There is only one memory from the city that I have tried deliberately to etch into my mind.  Near the Bienalle Gardens there is a small public park, where an avenue of cypress trees terminates in a lovely fountain statue - a man in nineteenth-century garb, standing upon a pile of moss-covered rocks, looking out into the distance.   Below him the water trickles tranquilly down into the open pool, nourishing water lilies and islands of floating greenery.  As I visited the park, I circled the statue and found two signs - neither of which indicated the name of the statue's subject, which of course was what I wanted to know.  The first mentioned that a Venice club had contributed to the statue's restoration.  The second, typed in polite Italian on white paper and inserted into a sheet protector, read:

We pray you, please do not abandon water tortoises in this pool.  
If you happen to have a water tortoise that you can no longer keep
Please contact us and we will care for the tortoise.

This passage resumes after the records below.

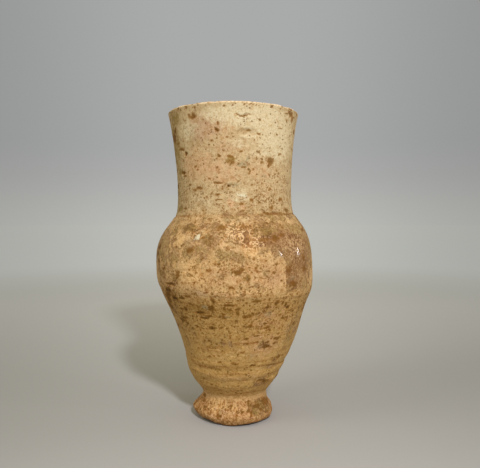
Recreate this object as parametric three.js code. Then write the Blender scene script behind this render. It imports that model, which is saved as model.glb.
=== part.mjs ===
import * as THREE from "three";
import { toCreasedNormals } from "three/addons/utils/BufferGeometryUtils.js";

// A wheel-thrown terracotta vase: a tall flaring neck, a round shoulder, a tapering body and a small button foot.
// The potter threw it in four sections, let them stiffen, and luted them together with slip along bevelled
// seams: foot, lower body, shoulder and neck.
// Millimetres, +Z up, with the origin at the middle of the foot's flat underside.

// Height of each section, between the outer edges of its seams
const FOOT_HEIGHT = 13.6;
const LOWER_BODY_HEIGHT = 60;
const SHOULDER_HEIGHT = 41.4;
const NECK_HEIGHT = 57.8;

// Outer radii, from the table up
const BASE_RADIUS = 19.6;
const FOOT_RADIUS = 22.7;
const WAIST_RADIUS = 18.2;
const TAPER_RADIUS = 24.9;
const CARINATION_RADIUS = 43.1;
const BELLY_RADIUS = 44.5;
const COLLAR_RADIUS = 33.9;
const THROAT_RADIUS = 32.2;
const RIM_RADIUS = 36.7;

// Where the widest and narrowest places lie, each above the lower end of its own section
const FOOT_EDGE_RISE = 4.7;
const TAPER_RISE = 10.3;
const BELLY_RISE = 13.4;
const THROAT_RISE = 14.8;

// Wall thickness, measured level, and the clay under the hollow
const RIM_WALL = 4.6;
const NECK_WALL = 4.8;
const BODY_WALL = 5.4;
const TAPER_WALL = 7.2;
const FLOOR_THICKNESS = 8.5;
const LIP_HEIGHT = 1.4;

// Each seam slopes down towards the inside, so that the upper section sits in the lower one
const SEAM_DROP = 2;

// The collar's seam was pressed in all round with the edge of a rib
const GROOVE_DEPTH = 0.8;
const GROOVE_WIDTH = 1.8;

// Hand work: how far each section wanders off the wheel's axis, towards +X, the right as seen from the front
const FOOT_WANDER = -0.9;
const LOWER_BODY_WANDER = 1.6;
const SHOULDER_WANDER = -0.4;
const RIM_WANDER = -0.8;

// The sections were set on a little askew: how much higher each seam, and the lip, stands on the right
const CARINATION_TILT = -4.2;
const COLLAR_TILT = 1.2;
const LIP_TILT = -0.3;

// Finger grooves run in one spiral up the inside. Outside they were smoothed away, except above the foot.
const INSIDE_PITCH = 13;
const INSIDE_DEPTH = 0.7;
const OUTSIDE_PITCH = 7;
const OUTSIDE_DEPTH = 0.6;
const OUTSIDE_FIRST_GROOVE = 12.3;
const OUTSIDE_GROOVES_FROM = 7;
const OUTSIDE_GROOVES_TO = 25;

// The foot was pinched out between finger and thumb, which left its edge wavy
const BROAD_PINCHES = 3;
const NARROW_PINCHES = 7;
const PINCH_DEPTH = 0.6;

// Facets round the wheel's axis, and the height over which a surface settles to true before a seam
const SEGMENTS = 54;
const SETTLING = 5;

const CLAY = {
  foot: { color: 0xc79a66, roughness: 0.92, metalness: 0 },
  lower_body: { color: 0xb89362, roughness: 0.9, metalness: 0 },
  shoulder: { color: 0xb1854f, roughness: 0.78, metalness: 0 },
  neck: { color: 0xc2a77c, roughness: 0.9, metalness: 0 },
};

const FULL_TURN = 2 * Math.PI;
const CREASE_ANGLE = THREE.MathUtils.degToRad(32);

const waistHeight = FOOT_HEIGHT;
const carinationHeight = waistHeight + LOWER_BODY_HEIGHT;
const collarHeight = carinationHeight + SHOULDER_HEIGHT;
const rimHeight = collarHeight + NECK_HEIGHT;
const dishHeight = waistHeight - SEAM_DROP;
const floorHeight = dishHeight + FLOOR_THICKNESS;

// A station is a place on the outline. The clay leaves it along its slope, the radius gained per height, and
// holds that slope for a share of the way to the next station: below downwards, above upwards.
const footEdge = {
  radius: FOOT_RADIUS,
  height: FOOT_EDGE_RISE,
  slope: 0,
  above: 0.2,
};
const waist = {
  radius: WAIST_RADIUS,
  height: waistHeight,
  slope: 0,
  tilt: 0,
  below: 0.5,
  above: 0.25,
};
const taper = {
  radius: TAPER_RADIUS,
  height: waistHeight + TAPER_RISE,
  wall: TAPER_WALL,
  slope: 0.58,
  below: 0.44,
  above: 0.14,
};
const carination = {
  radius: CARINATION_RADIUS,
  height: carinationHeight,
  wall: BODY_WALL,
  slope: 0.43,
  tilt: CARINATION_TILT,
  below: 0.5,
  above: 0.29,
};
const belly = {
  radius: BELLY_RADIUS,
  height: carinationHeight + BELLY_RISE,
  wall: BODY_WALL,
  slope: 0,
  below: 0.42,
  above: 0.55,
};
const collar = {
  radius: COLLAR_RADIUS,
  height: collarHeight,
  wall: NECK_WALL,
  slope: -0.71,
  tilt: COLLAR_TILT,
  below: 0.32,
  above: 0.14,
};
const throat = {
  radius: THROAT_RADIUS,
  height: collarHeight + THROAT_RISE,
  wall: NECK_WALL,
  slope: 0,
  below: 0.59,
  above: 0.22,
};
const rim = {
  radius: RIM_RADIUS,
  height: rimHeight - LIP_HEIGHT,
  wall: RIM_WALL,
  slope: 0.26,
  tilt: LIP_TILT,
  below: 0.24,
};

const point = (station) => new THREE.Vector2(station.radius, station.height);

// The same station on the inside of the wall, lower down where it is a seam's inner edge
function inside(station, drop = 0) {
  return { ...station, radius: station.radius - station.wall, height: station.height - drop };
}

// A station a little way along the slope from another
function along(station, rise) {
  return { ...station, radius: station.radius + station.slope * rise, height: station.height + rise };
}

// The curve between two stations, upwards or downwards, as points with the first left out
function stretch(from, to, steps) {
  const rise = to.height - from.height;
  const leaving = along(from, rise * (rise > 0 ? from.above : from.below));
  const arriving = along(to, -rise * (rise > 0 ? to.below : to.above));
  const curve = new THREE.CubicBezierCurve(point(from), point(leaving), point(arriving), point(to));
  return curve.getPoints(steps).slice(1);
}

// Points of an outline, each marked with the skin of the wall that it lies on
function skin(name, points) {
  return points.map((p) => ({ radius: p.x, height: p.y, skin: name }));
}

// 1 between two heights, settling to 0 at each of them
function between(height, low, high) {
  const { smoothstep } = THREE.MathUtils;
  return smoothstep(height, low, low + SETTLING) * (1 - smoothstep(height, high - SETTLING, high));
}

// 1 along the bottom of a groove that climbs by one pitch with each turn, and 0 on the ridge between its turns
function spiral(rise, turn, pitch) {
  return 0.5 + 0.5 * Math.cos(FULL_TURN * (rise / pitch - turn));
}

// 0 at two heights and 1 half way between them
function bow(height, low, high) {
  return Math.sin(Math.PI * THREE.MathUtils.clamp((height - low) / (high - low), 0, 1)) ** 2;
}

function fingerGrooves(place, turn, low, high) {
  return INSIDE_DEPTH * spiral(place.height, turn, INSIDE_PITCH) * between(place.height, low, high);
}

// How far a place is raised in a section that leans one way at its lower end and another way at its upper end.
// Across both faces of a seam the lean is the same, so that they stay face to face.
function askew(place, turn, lower, upper) {
  const { lerp, smoothstep } = THREE.MathUtils;
  const share = smoothstep(place.height, lower.height, upper.height - SEAM_DROP);
  const lean = lerp(lower.tilt / lower.radius, upper.tilt / upper.radius, share) / 2;
  return lean * place.radius * Math.sin(FULL_TURN * turn);
}

// A section is its outline turned on the wheel and then moved by hand: out is the radius that a point gains,
// across how far it moves towards +X and up how far it is raised. All three are nothing at a seam.
function thrown(name, outline, handWork) {
  const profile = outline.map(point);
  const lathed = new THREE.LatheGeometry(profile, SEGMENTS);
  const position = lathed.getAttribute("position");
  for (let i = 0; i < position.count; i++) {
    const place = outline[i % outline.length];
    const turn = (Math.floor(i / outline.length) % SEGMENTS) / SEGMENTS;
    const { out = 0, across = 0, up = 0 } = handWork(place, turn);
    const radius = place.radius > 0 ? place.radius + out : 0;
    position.setXYZ(
      i,
      radius * Math.sin(FULL_TURN * turn) + across,
      -radius * Math.cos(FULL_TURN * turn),
      place.height + up,
    );
  }
  lathed.deleteAttribute("uv");
  const geometry = toCreasedNormals(lathed, CREASE_ANGLE);
  const mesh = new THREE.Mesh(geometry, new THREE.MeshStandardMaterial(CLAY[name]));
  mesh.name = name;
  return mesh;
}

// Button foot: flat underside, rounded wavy edge, and a dished top that takes the body's rounded bottom
function makeFoot() {
  const lowerEdge = new THREE.EllipseCurve(
    BASE_RADIUS,
    FOOT_EDGE_RISE,
    FOOT_RADIUS - BASE_RADIUS,
    FOOT_EDGE_RISE,
    -Math.PI / 2,
    0,
  );
  const outline = [
    { radius: 0, height: 0 },
    ...skin("outer", [...lowerEdge.getPoints(4), ...stretch(footEdge, waist, 7)]),
    { radius: 0, height: dishHeight },
  ];
  return thrown("foot", outline, (place, turn) => {
    const pinch =
      Math.sin(FULL_TURN * BROAD_PINCHES * turn) + Math.sin(FULL_TURN * NARROW_PINCHES * turn);
    const pinched = place.skin === "outer" ? between(place.height, -SETTLING, waistHeight) : 0;
    return {
      out: (PINCH_DEPTH / 2) * pinch * pinched,
      across: FOOT_WANDER * bow(place.height, 0, dishHeight),
    };
  });
}

// Lower body: solid at the waist, opening into a cone up to the carination
function makeLowerBody() {
  const wellEdge = inside(taper);
  const well = new THREE.CubicBezierCurve(
    point(wellEdge),
    point(along(wellEdge, (floorHeight - wellEdge.height) / 2)),
    new THREE.Vector2(wellEdge.radius / 2, floorHeight),
    new THREE.Vector2(0, floorHeight),
  );
  const seamEdge = inside(carination, SEAM_DROP);
  const outline = [
    { radius: 0, height: dishHeight },
    ...skin("outer", [point(waist), ...stretch(waist, taper, 9), ...stretch(taper, carination, 20)]),
    ...skin("inner", [point(seamEdge), ...stretch(seamEdge, wellEdge, 14), ...well.getPoints(6).slice(1)]),
  ];
  return thrown("lower_body", outline, (place, turn) => {
    const rise = place.height - waistHeight;
    const grooved = between(rise, OUTSIDE_GROOVES_FROM, OUTSIDE_GROOVES_TO);
    return {
      out:
        place.skin === "inner"
          ? fingerGrooves(place, turn, floorHeight, seamEdge.height)
          : -OUTSIDE_DEPTH * spiral(rise - OUTSIDE_FIRST_GROOVE, turn, OUTSIDE_PITCH) * grooved,
      across: LOWER_BODY_WANDER * bow(place.height, taper.height, seamEdge.height),
      up: askew(place, turn, waist, carination),
    };
  });
}

// The bottom of the groove at the collar, where the shoulder and the neck meet
const collarSeam = { radius: collar.radius - GROOVE_DEPTH, height: collar.height };

// Shoulder: a round belly above the carination, drawn in to the collar
function makeShoulder() {
  const lowerEdge = inside(carination, SEAM_DROP);
  const upperEdge = inside(collar, SEAM_DROP);
  const grooveEdge = along(collar, -GROOVE_WIDTH / 2);
  const outline = [
    ...skin("outer", [
      point(carination),
      ...stretch(carination, belly, 4),
      ...stretch(belly, grooveEdge, 9),
      point(collarSeam),
    ]),
    ...skin("inner", [
      point(upperEdge),
      ...stretch(upperEdge, inside(belly), 8),
      ...stretch(inside(belly), lowerEdge, 5),
    ]),
    { radius: carination.radius, height: carination.height },
  ];
  return thrown("shoulder", outline, (place, turn) => ({
    out: place.skin === "inner" ? fingerGrooves(place, turn, carination.height, upperEdge.height) : 0,
    across: SHOULDER_WANDER * bow(place.height, carination.height, upperEdge.height),
    up: askew(place, turn, carination, collar),
  }));
}

// Neck: narrowest at the throat, flaring to a plain rounded lip
function makeNeck() {
  const lowerEdge = inside(collar, SEAM_DROP);
  const grooveEdge = along(collar, GROOVE_WIDTH / 2);
  const lip = new THREE.EllipseCurve(
    rim.radius - rim.wall / 2,
    rim.height,
    rim.wall / 2,
    LIP_HEIGHT,
    0,
    Math.PI,
  );
  const outline = [
    ...skin("outer", [
      point(collarSeam),
      point(grooveEdge),
      ...stretch(grooveEdge, throat, 5),
      ...stretch(throat, rim, 9),
      ...lip.getPoints(6).slice(1, -1),
    ]),
    ...skin("inner", [
      point(inside(rim)),
      ...stretch(inside(rim), inside(throat), 12),
      ...stretch(inside(throat), lowerEdge, 5),
    ]),
    { radius: collarSeam.radius, height: collarSeam.height },
  ];
  return thrown("neck", outline, (place, turn) => ({
    out: place.skin === "inner" ? fingerGrooves(place, turn, collar.height, rim.height) : 0,
    across: RIM_WANDER * THREE.MathUtils.smoothstep(place.height, collar.height, rim.height),
    up: askew(place, turn, collar, rim),
  }));
}

const vase = new THREE.Group();
vase.name = "vase";
vase.add(makeFoot(), makeLowerBody(), makeShoulder(), makeNeck());

export default vase;
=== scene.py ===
"""A wheel-thrown earthenware vase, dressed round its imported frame.

Its four thrown sections carry the marks of the wheel, of the potter's fingers and of long burial: grooves,
pits, a thin brown wash, stains, olive specks and lime scale. Sizes are in millimetres until a mesh is
finished, and those of the camera, the lamps and the table are in metres.
"""

import math
import random
from collections import namedtuple

import bmesh
import bpy
import numpy as np
from mathutils import Matrix, Vector, noise
from mathutils.geometry import interpolate_bezier


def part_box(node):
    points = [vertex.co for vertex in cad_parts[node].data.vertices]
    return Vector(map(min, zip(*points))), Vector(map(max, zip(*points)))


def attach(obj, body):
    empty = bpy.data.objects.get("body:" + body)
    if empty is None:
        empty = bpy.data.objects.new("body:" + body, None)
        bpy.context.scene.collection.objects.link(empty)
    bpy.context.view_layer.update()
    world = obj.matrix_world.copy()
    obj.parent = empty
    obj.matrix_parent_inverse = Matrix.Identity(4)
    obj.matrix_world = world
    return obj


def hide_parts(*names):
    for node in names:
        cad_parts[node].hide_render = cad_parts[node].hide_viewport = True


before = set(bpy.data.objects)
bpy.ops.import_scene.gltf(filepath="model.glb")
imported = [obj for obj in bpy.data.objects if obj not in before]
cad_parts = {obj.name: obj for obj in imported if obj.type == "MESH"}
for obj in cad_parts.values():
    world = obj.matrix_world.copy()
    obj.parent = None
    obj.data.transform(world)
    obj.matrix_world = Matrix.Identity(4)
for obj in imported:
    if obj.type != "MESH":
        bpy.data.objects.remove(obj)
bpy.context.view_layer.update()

MM = 0.001

# Steps of a full turn, and the wedges that it is built up from
SEGMENTS = 480
WEDGES = 16

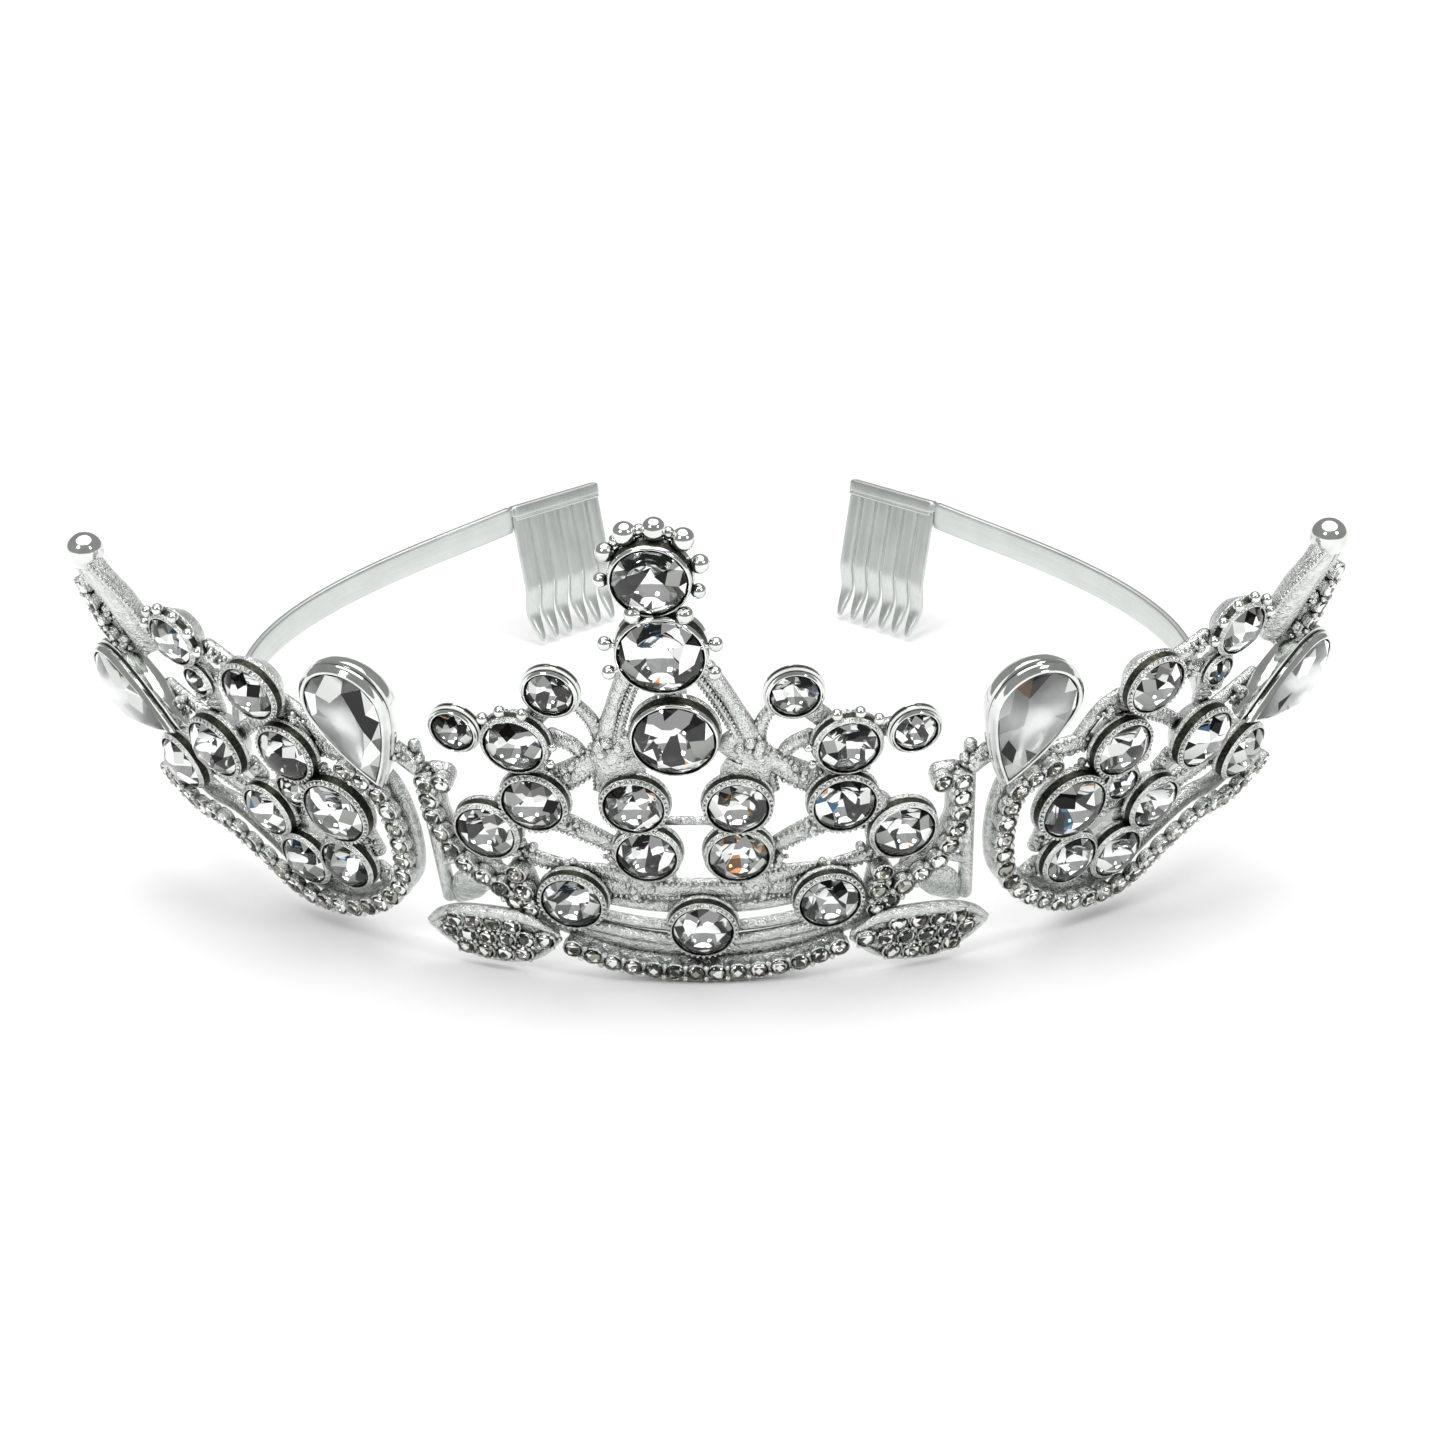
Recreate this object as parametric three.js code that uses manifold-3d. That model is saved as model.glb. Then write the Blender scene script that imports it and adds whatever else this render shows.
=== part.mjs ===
// Bridal tiara: a cast front in five sections, glass stones, two sprung band arms and two hair combs.
// Millimetres, +Z up, front of the tiara towards -Y, wearer's head inside the ring.
// The front is laid out on a leaning, curved panel: "across" runs round it from the middle of the
// front, "up" runs up its slope, and "out" stands away from it, square to its face.

import * as THREE from 'three';
import { mergeVertices } from 'three/addons/utils/BufferGeometryUtils.js';
import Module from 'manifold-3d';

const wasm = await Module();
wasm.setup();

const toRad = THREE.MathUtils.degToRad;

// ---------------------------------------------------------------- sizes that drive everything

// The panel that the front follows. Its foot is an arc of this radius, and its top leans outwards.
const panel = {
  radius: 64,
  lean: 14, // degrees at the front
  extraSideLean: 8, // degrees more at the sides
  sideRise: 7, // how far the foot would climb by a quarter turn
  flare: 6, // how far the foot would stand off the arc by a quarter turn
  flareFrom: 25, // degrees
  sway: 4, // degrees that the tall middle is bent to the left
  swayTo: 42, // degrees round where the bend has died out
};

const gap = 0.3; // between pieces that touch in the real object
const frameBack = -0.8; // back of the castings, from the panel
const rodRadius = 0.9;
const rodSides = 5;
const cupWall = 0.65;
const cupFloor = 0.5;
const rimHeight = 0.3; // of a cup, over the stone's girdle

// Proportions of a cut stone, from its radius.
const crownHeight = 0.32;
const tableRadius = 0.58;
const pavilionDepth = 0.75;
const stoneSides = 8;

// Small stones in rows: their spacing, how far each reaches over half of it, and their height.
const pave = { spacing: 2.1, lap: 0.4, height: 1, sides: 6 };

const band = {
  height: 3.6,
  thickness: 0.9,
  halfWidth: 56.4, // widest half width of the ring, at its sides
  widestAt: -12, // Y of the widest place
  hiddenFrom: 36, // degrees round where an arm starts, behind the wing
  leavesAt: 50, // degrees round where it leaves the panel
  frontHeight: 5.2, // of its middle at the front end
};

const comb = {
  innerEnd: [17.5, 39.6],
  outerEnd: [28, 29.6],
  top: 17, // height over the foot of the panel
  tips: -1.3, // the same for the ends of the teeth, level with the lowest stones of the front
  thickness: 0.8,
  rim: 1.7,
  plateHeight: 7.5,
  lean: 13, // degrees, tips towards the head
  teeth: 6,
  toothWidth: 2.1,
  tipWidth: 0.7,
  bulge: 0.9,
};

// Stones of the middle: place on the panel and diameter.
const spire = {
  crest: { across: 0, up: 48.5, diameter: 7 },
  neck: { across: 0, up: 40.4, diameter: 8 },
  heart: { across: 0, up: 30.4, diameter: 7.8 },
  foot: { across: 0, up: 5.5, diameter: 6 },
};

// Stones that come in pairs, given for the right side.
const pairs = {
  pair_upper: { across: 4.6, up: 21.4, diameter: 5.8 },
  pair_lower: { across: 4.2, up: 15.2, diameter: 5.8 },
  swag_end: { across: 12.3, up: 8.5, diameter: 6 },
  branch_top: { across: 10.2, up: 34.5, diameter: 4.6 },
  branch_crown: { across: 14.4, up: 28.1, diameter: 5.8 },
  branch_side: { across: 20.2, up: 28.6, diameter: 4.2 },
  branch_inner: { across: 13.9, up: 21, diameter: 6 },
  branch_outer: { across: 19.3, up: 16.6, diameter: 6 },
};
const wing = {
  wing_main: { across: 36, up: 15.1, diameter: 7 },
  wing_low: { across: 37.5, up: 7.2, diameter: 5.6 },
  wing_base: { across: 43.4, up: 5.6, diameter: 5.6 },
  wing_inner: { across: 46.6, up: 11, diameter: 5.6 },
  wing_upper: { across: 40.3, up: 21, diameter: 6 },
  wing_top: { across: 42, up: 28.4, diameter: 6 },
  wing_middle: { across: 50.4, up: 18.2, diameter: 6.6 },
  wing_outer: { across: 58.8, up: 12.2, diameter: 6 },
  wing_crown: { across: 50.3, up: 32, diameter: 5.4 },
};
const wingCups = [
  { across: 42.2, up: 14.9, diameter: 3.4 },
  { across: 50.3, up: 26.2, diameter: 3 },
];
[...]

An e-mail address followed.

I put sail to Venice a day early, and mostly by accident, but I felt fulfilled by my time in the city when I left it.  I consoled myself with the images of the bus boats and the sounds of the water in the lagoons on my long overnight train ride to Vienna, where our anxious conductor interrupted our sleep every quarter-hour, beginning at six in the morning, to let us know that the train might be slightly late.  It is as well that the train was long and difficult to navigate, since I really didn't want to have to bother with trial and extradition after pushing him from the microphone onto the busy track below.

I arrived in Vienna footsore and tired, but feeling surprisingly well-traveled and capable, for all my mishaps.  That was, of course, before the schnitzel, the Requiem, the museum fatigue, and the fish head - all of which will have to be the subject of another entry.